Problem description:
Write out the material below again, unchanged.
======== Collected data
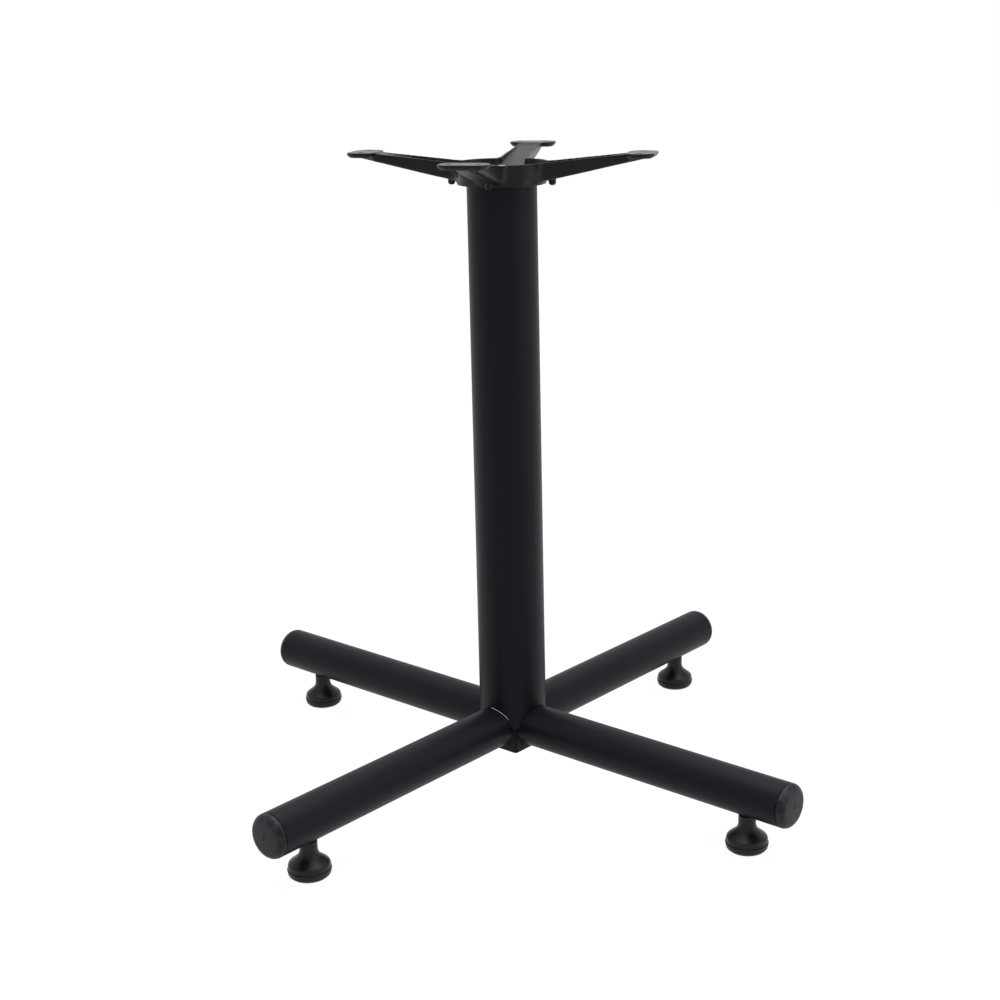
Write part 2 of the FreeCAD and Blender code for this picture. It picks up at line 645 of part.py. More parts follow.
make_column()
make_hub()
for leg in range(CORNERS):
    make_leg(leg)
    make_end_cap(leg)
    make_foot(leg)
make_tie()
make_spider()
check_and_write()
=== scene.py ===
import math

import bmesh
import bpy
from bpy.props import FloatProperty, FloatVectorProperty, IntProperty, PointerProperty
from mathutils import Matrix, Vector, noise


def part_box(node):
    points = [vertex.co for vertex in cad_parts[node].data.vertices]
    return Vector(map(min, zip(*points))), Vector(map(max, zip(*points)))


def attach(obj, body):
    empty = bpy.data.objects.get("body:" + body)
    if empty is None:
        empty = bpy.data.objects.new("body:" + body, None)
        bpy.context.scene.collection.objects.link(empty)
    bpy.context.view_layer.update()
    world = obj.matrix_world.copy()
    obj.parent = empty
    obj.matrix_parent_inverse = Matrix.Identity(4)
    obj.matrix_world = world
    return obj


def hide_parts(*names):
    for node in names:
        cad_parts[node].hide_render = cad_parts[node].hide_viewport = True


bl_info = {
    "name": "Four star table base",
    "version": (1, 0, 0),
    "blender": (4, 5, 0),
    "location": "View3D > Sidebar > Table base",
    "description": "Dresses the packed table base: cast spider, tubes, caps, levelling feet and studio",
    "category": "Object",
}

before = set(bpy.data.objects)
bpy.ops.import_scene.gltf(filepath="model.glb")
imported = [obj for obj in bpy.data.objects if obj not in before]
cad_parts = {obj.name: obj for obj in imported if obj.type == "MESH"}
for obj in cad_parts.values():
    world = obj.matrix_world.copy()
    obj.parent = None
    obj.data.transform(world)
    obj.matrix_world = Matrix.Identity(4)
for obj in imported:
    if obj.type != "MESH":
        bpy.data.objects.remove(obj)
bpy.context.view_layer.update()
MM = 0.001
CORNERS = 4
LEG_TURN = -27.1
FRAME_BODY = "frame"

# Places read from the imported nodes, in metres
ROD_LOW, ROD_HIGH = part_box("tie_rod")
STUD_LOW, STUD_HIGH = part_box("foot_stud_1")
CAP_LOW, CAP_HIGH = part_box("end_cap_1")
LEG_HEIGHT = (CAP_LOW.z + CAP_HIGH.z) / 2

# Tubes and hub
COLUMN_RADIUS = 38.1 * MM
LEG_RADIUS = 23.8 * MM
LEG_WALL = 1.6 * MM
LEG_REACH = 371.0 * MM
SADDLE_GAP = 0.3 * MM
POST_HALF = 25.0 * MM
# Leg whose saddle edge gets the bright steel sliver of a painted glint
GLINT_CORNER = 3

# Feet, rod and fasteners
FOOT_STATION = 323.0 * MM
FOOT_HEIGHT = 39.4 * MM
SEAT_GAP = 0.3 * MM
ROD_RADIUS = 5 * MM
NUT_BORE = 5.05 * MM
NUT_WIDTH = 17 * MM
WASHER_BORE, WASHER_RADIUS, WASHER_EDGE = 5.25 * MM, 13 * MM, 0.35 * MM
ROD_THREAD = 30 * MM
STUD_SOCKET = 16 * MM
THREAD_SIDES = 28
NUT_SIDES = 96

# Casting: rims, pads, flange and pegs, with the bevels under the arms
SPIDER_TOP = 715.0 * MM
RIM_START, RIM_START_DROP = 52.4 * MM, 10.2 * MM
RIM_END, RIM_END_DROP = 137.25 * MM, 1.4 * MM
PAD_START = 141 * MM
FLANGE_DEPTH = 32 * MM
PEG_STATION, PEG_DEPTH, PEG_REACH = 56.0 * MM, 25 * MM, 6 * MM
KEEL_START, KEEL_START_DEPTH, KEEL_START_HALF = 48.5 * MM, 31.0 * MM, 10.8 * MM
KEEL_END, KEEL_END_DEPTH, KEEL_END_HALF = 153.0 * MM, 7.6 * MM, 6.8 * MM
KEEL_BEVEL = math.radians(40)
KEEL_FROM, KEEL_TO = 0.1, 0.9
KEEL_FADE_IN, KEEL_FADE_OUT = 0.1, 0.03
ARM_HALF = 13.0 * MM
ARM_FLARE = math.tan(math.radians(2.25))
CASTING_DRAFT = math.tan(math.radians(8))

# Studio: each softbox's name, place, target, width and height, in metres
SOFTBOXES = (
    ("overhead", (0.1, 0.1, 2.4), (0, 0, 0.2), 2.2, 2.2),
    ("right", (2.2, -0.2, 0.9), (0, 0, 0.45), 1.0, 2.0),
    ("left", (-2.1, -1.1, 0.9), (0, 0, 0.45), 0.7, 1.8),
)
CAMERA_PLACE = (0.451497, -1.800391, 0.857840)
CAMERA_RIGHT = (0.976927, 0.213064, -0.014751)
CAMERA_UP = (-0.035666, 0.230852, 0.972334)
CAMERA_SHIFT = (-0.0526, -0.0756)
SENSOR_WIDTH = 36
FLOOR_HALF = 6
FLOOR_DROP = 0.02 * MM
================
Answer in full:
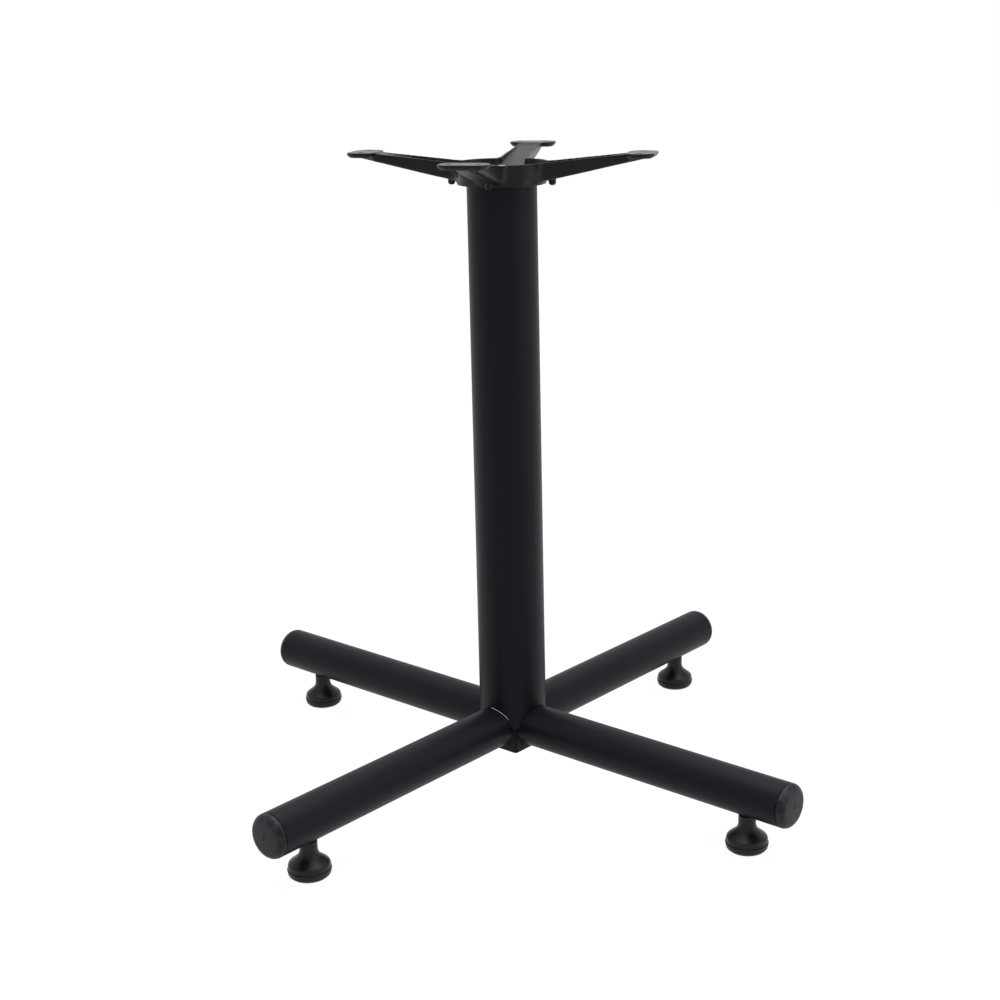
Write part 2 of the FreeCAD and Blender code for this picture. It picks up at line 645 of part.py. More parts follow.
make_column()
make_hub()
for leg in range(CORNERS):
    make_leg(leg)
    make_end_cap(leg)
    make_foot(leg)
make_tie()
make_spider()
check_and_write()
=== scene.py ===
import math

import bmesh
import bpy
from bpy.props import FloatProperty, FloatVectorProperty, IntProperty, PointerProperty
from mathutils import Matrix, Vector, noise


def part_box(node):
    points = [vertex.co for vertex in cad_parts[node].data.vertices]
    return Vector(map(min, zip(*points))), Vector(map(max, zip(*points)))


def attach(obj, body):
    empty = bpy.data.objects.get("body:" + body)
    if empty is None:
        empty = bpy.data.objects.new("body:" + body, None)
        bpy.context.scene.collection.objects.link(empty)
    bpy.context.view_layer.update()
    world = obj.matrix_world.copy()
    obj.parent = empty
    obj.matrix_parent_inverse = Matrix.Identity(4)
    obj.matrix_world = world
    return obj


def hide_parts(*names):
    for node in names:
        cad_parts[node].hide_render = cad_parts[node].hide_viewport = True


bl_info = {
    "name": "Four star table base",
    "version": (1, 0, 0),
    "blender": (4, 5, 0),
    "location": "View3D > Sidebar > Table base",
    "description": "Dresses the packed table base: cast spider, tubes, caps, levelling feet and studio",
    "category": "Object",
}

before = set(bpy.data.objects)
bpy.ops.import_scene.gltf(filepath="model.glb")
imported = [obj for obj in bpy.data.objects if obj not in before]
cad_parts = {obj.name: obj for obj in imported if obj.type == "MESH"}
for obj in cad_parts.values():
    world = obj.matrix_world.copy()
    obj.parent = None
    obj.data.transform(world)
    obj.matrix_world = Matrix.Identity(4)
for obj in imported:
    if obj.type != "MESH":
        bpy.data.objects.remove(obj)
bpy.context.view_layer.update()
MM = 0.001
CORNERS = 4
LEG_TURN = -27.1
FRAME_BODY = "frame"

# Places read from the imported nodes, in metres
ROD_LOW, ROD_HIGH = part_box("tie_rod")
STUD_LOW, STUD_HIGH = part_box("foot_stud_1")
CAP_LOW, CAP_HIGH = part_box("end_cap_1")
LEG_HEIGHT = (CAP_LOW.z + CAP_HIGH.z) / 2

# Tubes and hub
COLUMN_RADIUS = 38.1 * MM
LEG_RADIUS = 23.8 * MM
LEG_WALL = 1.6 * MM
LEG_REACH = 371.0 * MM
SADDLE_GAP = 0.3 * MM
POST_HALF = 25.0 * MM
# Leg whose saddle edge gets the bright steel sliver of a painted glint
GLINT_CORNER = 3

# Feet, rod and fasteners
FOOT_STATION = 323.0 * MM
FOOT_HEIGHT = 39.4 * MM
SEAT_GAP = 0.3 * MM
ROD_RADIUS = 5 * MM
NUT_BORE = 5.05 * MM
NUT_WIDTH = 17 * MM
WASHER_BORE, WASHER_RADIUS, WASHER_EDGE = 5.25 * MM, 13 * MM, 0.35 * MM
ROD_THREAD = 30 * MM
STUD_SOCKET = 16 * MM
THREAD_SIDES = 28
NUT_SIDES = 96

# Casting: rims, pads, flange and pegs, with the bevels under the arms
SPIDER_TOP = 715.0 * MM
RIM_START, RIM_START_DROP = 52.4 * MM, 10.2 * MM
RIM_END, RIM_END_DROP = 137.25 * MM, 1.4 * MM
PAD_START = 141 * MM
FLANGE_DEPTH = 32 * MM
PEG_STATION, PEG_DEPTH, PEG_REACH = 56.0 * MM, 25 * MM, 6 * MM
KEEL_START, KEEL_START_DEPTH, KEEL_START_HALF = 48.5 * MM, 31.0 * MM, 10.8 * MM
KEEL_END, KEEL_END_DEPTH, KEEL_END_HALF = 153.0 * MM, 7.6 * MM, 6.8 * MM
KEEL_BEVEL = math.radians(40)
KEEL_FROM, KEEL_TO = 0.1, 0.9
KEEL_FADE_IN, KEEL_FADE_OUT = 0.1, 0.03
ARM_HALF = 13.0 * MM
ARM_FLARE = math.tan(math.radians(2.25))
CASTING_DRAFT = math.tan(math.radians(8))

# Studio: each softbox's name, place, target, width and height, in metres
SOFTBOXES = (
    ("overhead", (0.1, 0.1, 2.4), (0, 0, 0.2), 2.2, 2.2),
    ("right", (2.2, -0.2, 0.9), (0, 0, 0.45), 1.0, 2.0),
    ("left", (-2.1, -1.1, 0.9), (0, 0, 0.45), 0.7, 1.8),
)
CAMERA_PLACE = (0.451497, -1.800391, 0.857840)
CAMERA_RIGHT = (0.976927, 0.213064, -0.014751)
CAMERA_UP = (-0.035666, 0.230852, 0.972334)
CAMERA_SHIFT = (-0.0526, -0.0756)
SENSOR_WIDTH = 36
FLOOR_HALF = 6
FLOOR_DROP = 0.02 * MM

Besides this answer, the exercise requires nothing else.